Tuesday, February 02, 2010

Project Wonderland Supported By Sun Oracle No Longer

A gold mine awaits a group of talented developers who can pull off making the metaverse(a virtual world that parallels our own where people work, meet, and socialize). Second Life was darn close, certainly it came out at the right time. But technical debt related to initial infrastructure choices limits Second Life to being not to much more than an adult oriented virtual hookup spot at this point. Too bad.

Some folks at Sun Microsystems recognized Second Life's potential, and the fact that Second Life wasn't going to pull off the metaverse, so they started project Wonderland. Project Wonderland from the outside was geared towards businesses. I'd say it has a long way to go to becoming a mature product, and with this announcement it probably never will.

http://www.virtualworldsnews.com/2010/02/oracle-abandons-project-wonderland.html

Swing and a miss. This whole metaverse thing is a hard fastball to hit. I understand that. Maybe no one can nail it. But if someone swung with the right bat at the right time...they would make an easy home run.
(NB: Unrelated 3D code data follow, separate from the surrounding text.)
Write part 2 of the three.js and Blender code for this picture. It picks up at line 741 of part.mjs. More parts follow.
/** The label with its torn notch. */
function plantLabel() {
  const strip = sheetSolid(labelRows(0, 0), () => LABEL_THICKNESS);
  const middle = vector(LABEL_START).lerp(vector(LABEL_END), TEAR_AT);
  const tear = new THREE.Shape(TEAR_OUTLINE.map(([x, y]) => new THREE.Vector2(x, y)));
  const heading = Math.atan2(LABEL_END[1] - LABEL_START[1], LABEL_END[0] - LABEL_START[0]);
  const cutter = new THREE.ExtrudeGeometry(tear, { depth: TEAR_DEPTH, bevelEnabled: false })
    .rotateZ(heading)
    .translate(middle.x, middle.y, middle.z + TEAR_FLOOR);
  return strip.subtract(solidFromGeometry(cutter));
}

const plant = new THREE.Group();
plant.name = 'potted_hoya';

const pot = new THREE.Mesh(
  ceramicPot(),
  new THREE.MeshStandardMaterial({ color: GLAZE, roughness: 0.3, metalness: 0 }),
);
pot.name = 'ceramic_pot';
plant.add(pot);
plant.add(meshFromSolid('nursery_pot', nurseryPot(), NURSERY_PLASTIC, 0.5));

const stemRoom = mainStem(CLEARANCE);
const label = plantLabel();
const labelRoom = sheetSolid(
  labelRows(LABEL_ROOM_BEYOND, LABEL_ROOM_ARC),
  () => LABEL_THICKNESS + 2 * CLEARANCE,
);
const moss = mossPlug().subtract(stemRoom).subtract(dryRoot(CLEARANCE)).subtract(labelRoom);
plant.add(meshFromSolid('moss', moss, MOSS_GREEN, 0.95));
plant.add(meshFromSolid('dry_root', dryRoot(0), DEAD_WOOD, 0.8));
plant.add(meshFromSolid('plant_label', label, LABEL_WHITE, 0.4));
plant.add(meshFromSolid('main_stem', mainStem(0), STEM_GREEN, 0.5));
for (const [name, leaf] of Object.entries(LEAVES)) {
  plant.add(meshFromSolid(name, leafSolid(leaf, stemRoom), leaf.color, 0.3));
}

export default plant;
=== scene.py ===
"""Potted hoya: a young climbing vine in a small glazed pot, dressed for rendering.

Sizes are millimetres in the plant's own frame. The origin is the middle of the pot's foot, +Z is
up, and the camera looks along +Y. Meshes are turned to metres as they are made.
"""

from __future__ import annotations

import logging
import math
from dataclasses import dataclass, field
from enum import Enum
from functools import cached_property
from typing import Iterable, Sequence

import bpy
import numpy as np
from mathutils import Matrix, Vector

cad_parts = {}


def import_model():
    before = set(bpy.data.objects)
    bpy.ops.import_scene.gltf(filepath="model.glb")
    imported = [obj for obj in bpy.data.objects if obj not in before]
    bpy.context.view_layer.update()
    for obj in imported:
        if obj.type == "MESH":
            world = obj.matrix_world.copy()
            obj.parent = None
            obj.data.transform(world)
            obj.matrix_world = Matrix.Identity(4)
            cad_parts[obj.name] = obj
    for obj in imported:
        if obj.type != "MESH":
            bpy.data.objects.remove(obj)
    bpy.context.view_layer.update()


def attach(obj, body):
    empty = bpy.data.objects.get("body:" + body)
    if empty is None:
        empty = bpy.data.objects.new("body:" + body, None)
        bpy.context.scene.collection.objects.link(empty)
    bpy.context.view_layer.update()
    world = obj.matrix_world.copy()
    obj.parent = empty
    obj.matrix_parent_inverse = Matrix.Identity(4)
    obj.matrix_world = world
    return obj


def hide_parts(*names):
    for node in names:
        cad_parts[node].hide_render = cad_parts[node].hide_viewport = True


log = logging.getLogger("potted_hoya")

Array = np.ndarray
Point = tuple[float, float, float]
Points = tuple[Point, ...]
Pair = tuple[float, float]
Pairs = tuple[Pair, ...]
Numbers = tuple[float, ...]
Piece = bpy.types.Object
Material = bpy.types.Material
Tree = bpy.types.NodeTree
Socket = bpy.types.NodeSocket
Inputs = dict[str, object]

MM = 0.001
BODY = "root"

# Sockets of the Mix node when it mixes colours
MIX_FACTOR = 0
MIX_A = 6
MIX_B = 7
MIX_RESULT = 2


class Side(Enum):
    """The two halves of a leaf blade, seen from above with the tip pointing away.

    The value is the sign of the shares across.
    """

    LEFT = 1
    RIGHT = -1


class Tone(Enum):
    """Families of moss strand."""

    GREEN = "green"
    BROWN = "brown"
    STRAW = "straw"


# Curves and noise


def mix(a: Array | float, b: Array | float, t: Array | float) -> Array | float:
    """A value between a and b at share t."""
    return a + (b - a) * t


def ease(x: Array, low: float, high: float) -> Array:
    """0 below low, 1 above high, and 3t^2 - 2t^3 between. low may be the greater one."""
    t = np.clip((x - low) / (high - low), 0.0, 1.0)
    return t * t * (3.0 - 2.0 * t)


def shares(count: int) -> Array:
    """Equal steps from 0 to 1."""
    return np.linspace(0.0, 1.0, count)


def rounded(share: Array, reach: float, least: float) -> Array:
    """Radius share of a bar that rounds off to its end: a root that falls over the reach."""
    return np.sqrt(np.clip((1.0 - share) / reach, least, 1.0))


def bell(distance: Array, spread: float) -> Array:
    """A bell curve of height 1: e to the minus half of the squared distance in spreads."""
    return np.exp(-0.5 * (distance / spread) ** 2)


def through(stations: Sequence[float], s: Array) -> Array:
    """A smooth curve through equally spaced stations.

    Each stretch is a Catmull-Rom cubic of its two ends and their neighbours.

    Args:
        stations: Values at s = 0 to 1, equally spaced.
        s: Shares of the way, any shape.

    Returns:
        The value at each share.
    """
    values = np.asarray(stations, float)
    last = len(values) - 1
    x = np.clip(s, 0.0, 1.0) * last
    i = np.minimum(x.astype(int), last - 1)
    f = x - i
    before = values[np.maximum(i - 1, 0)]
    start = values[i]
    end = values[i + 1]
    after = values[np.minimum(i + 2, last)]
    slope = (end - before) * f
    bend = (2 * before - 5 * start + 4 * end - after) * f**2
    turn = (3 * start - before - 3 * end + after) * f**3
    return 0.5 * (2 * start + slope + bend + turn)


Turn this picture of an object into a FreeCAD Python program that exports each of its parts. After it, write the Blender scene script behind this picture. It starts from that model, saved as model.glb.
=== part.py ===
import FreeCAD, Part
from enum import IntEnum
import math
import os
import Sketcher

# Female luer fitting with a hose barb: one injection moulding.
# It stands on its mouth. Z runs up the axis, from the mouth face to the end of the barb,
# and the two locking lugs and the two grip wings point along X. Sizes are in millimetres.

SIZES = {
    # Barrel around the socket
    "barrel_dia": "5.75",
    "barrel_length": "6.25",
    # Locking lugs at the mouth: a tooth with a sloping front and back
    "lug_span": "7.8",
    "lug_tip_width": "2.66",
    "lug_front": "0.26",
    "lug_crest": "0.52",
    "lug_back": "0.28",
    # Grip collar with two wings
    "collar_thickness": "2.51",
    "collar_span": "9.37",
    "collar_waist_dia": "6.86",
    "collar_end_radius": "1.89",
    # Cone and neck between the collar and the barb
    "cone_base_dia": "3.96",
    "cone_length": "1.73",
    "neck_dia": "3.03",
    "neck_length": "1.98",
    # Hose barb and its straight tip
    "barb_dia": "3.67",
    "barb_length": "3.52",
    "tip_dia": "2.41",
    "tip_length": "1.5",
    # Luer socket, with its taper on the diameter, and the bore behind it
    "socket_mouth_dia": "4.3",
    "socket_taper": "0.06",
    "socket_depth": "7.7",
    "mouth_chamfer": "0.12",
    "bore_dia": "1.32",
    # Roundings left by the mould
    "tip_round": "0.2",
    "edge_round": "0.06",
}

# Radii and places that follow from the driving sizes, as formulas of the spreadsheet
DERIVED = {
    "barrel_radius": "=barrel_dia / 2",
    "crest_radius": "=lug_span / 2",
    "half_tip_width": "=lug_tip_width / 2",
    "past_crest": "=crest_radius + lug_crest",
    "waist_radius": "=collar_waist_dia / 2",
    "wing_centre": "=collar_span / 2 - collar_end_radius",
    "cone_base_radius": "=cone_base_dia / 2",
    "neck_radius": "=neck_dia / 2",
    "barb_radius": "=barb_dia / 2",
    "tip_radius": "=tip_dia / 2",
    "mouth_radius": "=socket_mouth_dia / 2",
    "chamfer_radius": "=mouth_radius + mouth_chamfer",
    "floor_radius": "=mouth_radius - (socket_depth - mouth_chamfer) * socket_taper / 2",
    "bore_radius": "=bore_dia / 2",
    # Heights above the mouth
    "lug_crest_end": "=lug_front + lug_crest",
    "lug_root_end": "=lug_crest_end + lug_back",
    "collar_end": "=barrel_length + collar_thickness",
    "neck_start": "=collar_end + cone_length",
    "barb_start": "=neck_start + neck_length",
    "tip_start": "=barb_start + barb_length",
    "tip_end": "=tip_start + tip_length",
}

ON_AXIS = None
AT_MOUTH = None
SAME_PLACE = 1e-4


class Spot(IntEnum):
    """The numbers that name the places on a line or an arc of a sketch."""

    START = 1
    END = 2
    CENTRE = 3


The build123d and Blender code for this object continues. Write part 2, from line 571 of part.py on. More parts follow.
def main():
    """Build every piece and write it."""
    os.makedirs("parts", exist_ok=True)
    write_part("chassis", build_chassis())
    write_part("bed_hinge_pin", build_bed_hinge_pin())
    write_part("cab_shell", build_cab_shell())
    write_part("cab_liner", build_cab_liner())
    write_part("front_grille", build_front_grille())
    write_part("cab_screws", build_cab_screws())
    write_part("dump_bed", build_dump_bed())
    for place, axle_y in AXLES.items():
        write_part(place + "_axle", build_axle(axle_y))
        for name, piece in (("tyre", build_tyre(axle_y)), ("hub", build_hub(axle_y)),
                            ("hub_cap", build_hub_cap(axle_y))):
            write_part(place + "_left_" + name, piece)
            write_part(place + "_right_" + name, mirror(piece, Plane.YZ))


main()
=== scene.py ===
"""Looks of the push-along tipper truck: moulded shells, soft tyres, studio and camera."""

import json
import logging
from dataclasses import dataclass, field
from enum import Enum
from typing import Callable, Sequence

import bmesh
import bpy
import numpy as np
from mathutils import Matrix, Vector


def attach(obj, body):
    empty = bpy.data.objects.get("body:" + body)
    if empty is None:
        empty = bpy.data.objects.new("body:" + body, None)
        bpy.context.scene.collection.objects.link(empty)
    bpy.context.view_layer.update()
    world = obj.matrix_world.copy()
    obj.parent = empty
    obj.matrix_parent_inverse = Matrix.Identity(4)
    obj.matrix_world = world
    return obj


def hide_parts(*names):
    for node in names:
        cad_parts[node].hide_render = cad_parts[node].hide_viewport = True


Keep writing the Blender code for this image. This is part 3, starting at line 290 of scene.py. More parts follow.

On further reflection, the opportunity lies wide open to the mega game studios out there. They just have to think outside the box. Two things hold them back. One, wanting to focus on "games" and stay away from business (knock knock, some of the worst corporate types on earth rule over you game thrulls), and their unwillingness to lower themselves to deal with game playing humanity on a more complex level (social interactivity, meeting members of the opposite sex online for love and romance, doing things other than questing, leveling, and crafting). Yet I know many great gaming creators have it in them to create the metaverse. They just need to have their presuppositions move aside, let the ideas flow, and make it.